> Materials provided:
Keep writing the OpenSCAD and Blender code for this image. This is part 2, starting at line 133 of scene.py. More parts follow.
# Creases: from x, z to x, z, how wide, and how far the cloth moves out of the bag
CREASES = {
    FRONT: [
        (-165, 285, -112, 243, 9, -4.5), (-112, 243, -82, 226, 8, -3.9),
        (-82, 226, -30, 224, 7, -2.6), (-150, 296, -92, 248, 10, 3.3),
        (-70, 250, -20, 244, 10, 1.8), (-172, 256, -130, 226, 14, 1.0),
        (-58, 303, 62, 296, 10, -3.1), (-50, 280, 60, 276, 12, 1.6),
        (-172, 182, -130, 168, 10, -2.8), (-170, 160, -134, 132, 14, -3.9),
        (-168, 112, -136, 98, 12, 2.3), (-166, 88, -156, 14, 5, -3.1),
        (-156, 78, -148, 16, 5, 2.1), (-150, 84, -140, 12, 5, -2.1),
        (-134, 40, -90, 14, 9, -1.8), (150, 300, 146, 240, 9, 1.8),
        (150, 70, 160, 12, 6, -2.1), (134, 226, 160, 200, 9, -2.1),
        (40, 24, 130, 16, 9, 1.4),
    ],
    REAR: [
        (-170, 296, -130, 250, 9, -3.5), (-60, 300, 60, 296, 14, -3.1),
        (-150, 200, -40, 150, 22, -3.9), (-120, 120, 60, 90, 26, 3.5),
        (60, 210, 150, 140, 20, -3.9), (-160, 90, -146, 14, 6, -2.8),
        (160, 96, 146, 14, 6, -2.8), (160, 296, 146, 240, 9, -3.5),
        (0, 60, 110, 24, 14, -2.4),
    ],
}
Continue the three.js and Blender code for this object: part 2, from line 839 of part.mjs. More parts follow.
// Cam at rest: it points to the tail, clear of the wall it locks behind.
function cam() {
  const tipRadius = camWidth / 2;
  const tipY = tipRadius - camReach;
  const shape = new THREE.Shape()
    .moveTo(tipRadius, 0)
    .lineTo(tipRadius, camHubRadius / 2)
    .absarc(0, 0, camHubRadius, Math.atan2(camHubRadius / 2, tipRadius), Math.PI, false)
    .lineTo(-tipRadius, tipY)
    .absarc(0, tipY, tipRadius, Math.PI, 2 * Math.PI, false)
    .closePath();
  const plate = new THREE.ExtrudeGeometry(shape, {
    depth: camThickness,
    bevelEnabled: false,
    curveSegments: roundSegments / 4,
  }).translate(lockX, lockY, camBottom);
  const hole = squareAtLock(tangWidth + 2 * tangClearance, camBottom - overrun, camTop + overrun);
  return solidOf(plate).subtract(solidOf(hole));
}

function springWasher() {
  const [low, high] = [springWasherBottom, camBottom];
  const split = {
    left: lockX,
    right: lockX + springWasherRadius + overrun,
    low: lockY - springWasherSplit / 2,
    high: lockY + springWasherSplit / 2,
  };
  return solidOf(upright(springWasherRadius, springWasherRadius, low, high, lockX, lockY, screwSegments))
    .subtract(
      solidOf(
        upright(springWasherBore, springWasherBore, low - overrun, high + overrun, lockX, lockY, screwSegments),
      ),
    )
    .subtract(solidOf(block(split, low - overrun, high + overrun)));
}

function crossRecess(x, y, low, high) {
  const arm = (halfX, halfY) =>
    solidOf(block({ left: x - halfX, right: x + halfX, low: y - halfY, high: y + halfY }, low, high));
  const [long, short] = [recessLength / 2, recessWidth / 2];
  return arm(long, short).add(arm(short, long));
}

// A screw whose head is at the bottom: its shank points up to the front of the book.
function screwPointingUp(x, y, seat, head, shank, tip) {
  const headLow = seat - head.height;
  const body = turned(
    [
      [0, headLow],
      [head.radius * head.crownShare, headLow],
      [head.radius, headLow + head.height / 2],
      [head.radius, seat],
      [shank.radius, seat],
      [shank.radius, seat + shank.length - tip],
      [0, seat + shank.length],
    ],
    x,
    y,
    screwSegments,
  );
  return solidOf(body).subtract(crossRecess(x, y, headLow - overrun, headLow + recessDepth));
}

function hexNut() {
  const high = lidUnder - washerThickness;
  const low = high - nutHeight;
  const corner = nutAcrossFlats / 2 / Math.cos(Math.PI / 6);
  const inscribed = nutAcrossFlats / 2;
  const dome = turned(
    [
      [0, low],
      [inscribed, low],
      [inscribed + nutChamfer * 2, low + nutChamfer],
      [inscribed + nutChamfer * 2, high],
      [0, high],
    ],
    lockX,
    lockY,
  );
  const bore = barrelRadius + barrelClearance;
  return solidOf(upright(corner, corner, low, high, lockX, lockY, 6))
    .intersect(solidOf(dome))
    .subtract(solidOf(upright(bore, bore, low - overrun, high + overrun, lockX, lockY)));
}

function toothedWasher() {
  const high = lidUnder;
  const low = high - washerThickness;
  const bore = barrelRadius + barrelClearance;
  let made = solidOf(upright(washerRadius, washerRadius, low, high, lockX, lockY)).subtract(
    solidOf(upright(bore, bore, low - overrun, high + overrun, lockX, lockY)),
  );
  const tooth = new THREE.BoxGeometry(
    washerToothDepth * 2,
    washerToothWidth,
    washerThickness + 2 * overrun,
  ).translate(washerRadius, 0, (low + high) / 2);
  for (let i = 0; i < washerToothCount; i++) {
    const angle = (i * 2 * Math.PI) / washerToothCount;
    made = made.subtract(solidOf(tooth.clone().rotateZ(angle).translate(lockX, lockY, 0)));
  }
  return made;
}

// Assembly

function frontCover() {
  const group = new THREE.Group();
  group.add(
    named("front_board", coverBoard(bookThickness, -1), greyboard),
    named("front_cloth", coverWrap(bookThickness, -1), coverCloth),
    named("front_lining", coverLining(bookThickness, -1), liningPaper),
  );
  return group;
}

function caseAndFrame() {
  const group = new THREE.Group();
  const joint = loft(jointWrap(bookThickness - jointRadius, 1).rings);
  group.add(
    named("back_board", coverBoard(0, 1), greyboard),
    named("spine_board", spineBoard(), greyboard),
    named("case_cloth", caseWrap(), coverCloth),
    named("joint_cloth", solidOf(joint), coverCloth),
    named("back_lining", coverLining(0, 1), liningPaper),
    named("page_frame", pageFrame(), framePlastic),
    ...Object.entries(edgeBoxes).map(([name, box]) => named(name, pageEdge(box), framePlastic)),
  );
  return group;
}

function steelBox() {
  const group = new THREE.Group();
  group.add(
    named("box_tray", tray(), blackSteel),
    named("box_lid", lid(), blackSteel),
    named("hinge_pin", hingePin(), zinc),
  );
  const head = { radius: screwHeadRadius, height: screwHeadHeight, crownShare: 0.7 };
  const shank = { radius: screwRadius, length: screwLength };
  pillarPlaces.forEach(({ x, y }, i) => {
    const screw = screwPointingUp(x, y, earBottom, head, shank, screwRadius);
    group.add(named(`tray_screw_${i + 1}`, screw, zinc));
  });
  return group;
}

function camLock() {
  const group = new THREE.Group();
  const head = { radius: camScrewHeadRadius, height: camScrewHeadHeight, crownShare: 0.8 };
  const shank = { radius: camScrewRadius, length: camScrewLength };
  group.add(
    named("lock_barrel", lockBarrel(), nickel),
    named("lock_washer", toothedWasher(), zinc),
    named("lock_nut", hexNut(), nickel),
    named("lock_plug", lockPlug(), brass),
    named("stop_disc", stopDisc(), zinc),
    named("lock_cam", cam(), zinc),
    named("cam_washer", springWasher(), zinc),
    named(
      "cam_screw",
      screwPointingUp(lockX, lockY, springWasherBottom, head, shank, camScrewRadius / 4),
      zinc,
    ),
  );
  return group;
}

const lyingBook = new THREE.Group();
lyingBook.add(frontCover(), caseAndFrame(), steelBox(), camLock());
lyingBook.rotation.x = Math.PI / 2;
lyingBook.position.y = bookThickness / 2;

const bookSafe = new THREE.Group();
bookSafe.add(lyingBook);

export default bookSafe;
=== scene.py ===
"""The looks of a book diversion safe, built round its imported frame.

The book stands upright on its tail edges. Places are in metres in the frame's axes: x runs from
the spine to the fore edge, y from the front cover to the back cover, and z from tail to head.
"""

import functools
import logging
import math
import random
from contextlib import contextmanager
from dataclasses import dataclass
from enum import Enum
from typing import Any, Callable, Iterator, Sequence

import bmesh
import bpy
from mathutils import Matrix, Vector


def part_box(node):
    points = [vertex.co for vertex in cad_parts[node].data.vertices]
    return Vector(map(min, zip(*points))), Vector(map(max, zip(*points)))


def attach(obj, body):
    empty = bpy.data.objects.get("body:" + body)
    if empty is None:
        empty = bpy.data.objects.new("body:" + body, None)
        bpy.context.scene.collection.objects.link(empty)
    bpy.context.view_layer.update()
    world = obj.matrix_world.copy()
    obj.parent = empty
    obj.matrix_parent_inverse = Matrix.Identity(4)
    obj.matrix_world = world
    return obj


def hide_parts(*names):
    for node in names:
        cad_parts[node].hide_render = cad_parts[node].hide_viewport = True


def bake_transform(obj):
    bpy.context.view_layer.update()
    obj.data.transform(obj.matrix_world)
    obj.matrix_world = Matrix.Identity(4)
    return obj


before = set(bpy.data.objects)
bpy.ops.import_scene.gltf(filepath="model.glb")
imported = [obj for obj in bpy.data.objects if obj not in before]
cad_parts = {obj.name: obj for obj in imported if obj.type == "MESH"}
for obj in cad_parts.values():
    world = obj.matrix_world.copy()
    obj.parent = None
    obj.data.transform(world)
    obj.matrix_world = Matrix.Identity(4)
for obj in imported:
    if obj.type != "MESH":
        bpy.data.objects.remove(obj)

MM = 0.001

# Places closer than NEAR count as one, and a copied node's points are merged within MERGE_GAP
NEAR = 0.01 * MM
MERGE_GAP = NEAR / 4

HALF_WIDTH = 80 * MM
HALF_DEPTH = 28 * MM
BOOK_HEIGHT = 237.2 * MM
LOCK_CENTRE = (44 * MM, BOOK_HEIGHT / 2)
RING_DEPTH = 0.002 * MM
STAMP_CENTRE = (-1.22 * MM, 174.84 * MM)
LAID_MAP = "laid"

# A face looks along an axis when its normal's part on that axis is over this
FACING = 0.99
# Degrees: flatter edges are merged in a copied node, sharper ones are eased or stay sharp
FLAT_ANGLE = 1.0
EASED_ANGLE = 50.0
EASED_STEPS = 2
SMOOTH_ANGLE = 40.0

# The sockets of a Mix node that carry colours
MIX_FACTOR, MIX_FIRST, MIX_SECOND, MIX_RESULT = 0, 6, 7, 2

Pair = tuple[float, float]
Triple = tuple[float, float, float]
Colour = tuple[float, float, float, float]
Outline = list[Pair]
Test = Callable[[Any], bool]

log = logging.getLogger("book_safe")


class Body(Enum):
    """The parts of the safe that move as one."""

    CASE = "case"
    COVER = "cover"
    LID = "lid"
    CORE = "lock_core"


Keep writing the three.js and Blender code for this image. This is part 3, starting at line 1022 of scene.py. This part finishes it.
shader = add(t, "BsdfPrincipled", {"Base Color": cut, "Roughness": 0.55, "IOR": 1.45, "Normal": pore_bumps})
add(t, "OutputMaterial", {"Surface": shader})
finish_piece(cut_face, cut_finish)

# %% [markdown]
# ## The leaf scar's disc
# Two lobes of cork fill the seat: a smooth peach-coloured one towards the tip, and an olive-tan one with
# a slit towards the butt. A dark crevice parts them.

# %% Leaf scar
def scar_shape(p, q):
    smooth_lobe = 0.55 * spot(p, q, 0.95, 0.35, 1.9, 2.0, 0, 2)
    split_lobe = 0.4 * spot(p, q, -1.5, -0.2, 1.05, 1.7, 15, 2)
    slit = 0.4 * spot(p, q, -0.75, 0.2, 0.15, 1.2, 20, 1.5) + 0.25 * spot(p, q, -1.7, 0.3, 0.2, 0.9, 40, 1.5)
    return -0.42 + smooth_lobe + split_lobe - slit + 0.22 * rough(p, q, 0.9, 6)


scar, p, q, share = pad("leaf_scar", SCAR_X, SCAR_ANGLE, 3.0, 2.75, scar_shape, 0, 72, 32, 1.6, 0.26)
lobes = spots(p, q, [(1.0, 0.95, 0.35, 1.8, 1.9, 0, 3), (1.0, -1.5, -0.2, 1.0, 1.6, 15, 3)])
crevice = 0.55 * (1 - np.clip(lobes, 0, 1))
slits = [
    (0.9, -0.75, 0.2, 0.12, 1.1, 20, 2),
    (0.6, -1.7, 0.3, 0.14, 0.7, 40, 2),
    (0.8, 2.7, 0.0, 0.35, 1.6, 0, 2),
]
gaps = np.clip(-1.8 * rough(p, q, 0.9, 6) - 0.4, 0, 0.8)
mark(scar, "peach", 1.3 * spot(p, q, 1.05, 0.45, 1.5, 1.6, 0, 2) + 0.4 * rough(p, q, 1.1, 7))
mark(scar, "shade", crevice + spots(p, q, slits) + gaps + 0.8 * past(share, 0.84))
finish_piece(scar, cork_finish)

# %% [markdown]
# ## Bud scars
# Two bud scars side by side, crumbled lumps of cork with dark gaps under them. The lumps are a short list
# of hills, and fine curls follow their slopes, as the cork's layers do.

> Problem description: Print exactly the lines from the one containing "obj.data.transform(obj.matrix_world)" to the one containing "MIX_FACTOR, MIX_FIRST, MIX_SECOND, MIX_RESULT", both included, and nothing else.

> Complete answer:
    obj.data.transform(obj.matrix_world)
    obj.matrix_world = Matrix.Identity(4)
    return obj


before = set(bpy.data.objects)
bpy.ops.import_scene.gltf(filepath="model.glb")
imported = [obj for obj in bpy.data.objects if obj not in before]
cad_parts = {obj.name: obj for obj in imported if obj.type == "MESH"}
for obj in cad_parts.values():
    world = obj.matrix_world.copy()
    obj.parent = None
    obj.data.transform(world)
    obj.matrix_world = Matrix.Identity(4)
for obj in imported:
    if obj.type != "MESH":
        bpy.data.objects.remove(obj)

MM = 0.001

# Places closer than NEAR count as one, and a copied node's points are merged within MERGE_GAP
NEAR = 0.01 * MM
MERGE_GAP = NEAR / 4

HALF_WIDTH = 80 * MM
HALF_DEPTH = 28 * MM
BOOK_HEIGHT = 237.2 * MM
LOCK_CENTRE = (44 * MM, BOOK_HEIGHT / 2)
RING_DEPTH = 0.002 * MM
STAMP_CENTRE = (-1.22 * MM, 174.84 * MM)
LAID_MAP = "laid"

# A face looks along an axis when its normal's part on that axis is over this
FACING = 0.99
# Degrees: flatter edges are merged in a copied node, sharper ones are eased or stay sharp
FLAT_ANGLE = 1.0
EASED_ANGLE = 50.0
EASED_STEPS = 2
SMOOTH_ANGLE = 40.0

# The sockets of a Mix node that carry colours
MIX_FACTOR, MIX_FIRST, MIX_SECOND, MIX_RESULT = 0, 6, 7, 2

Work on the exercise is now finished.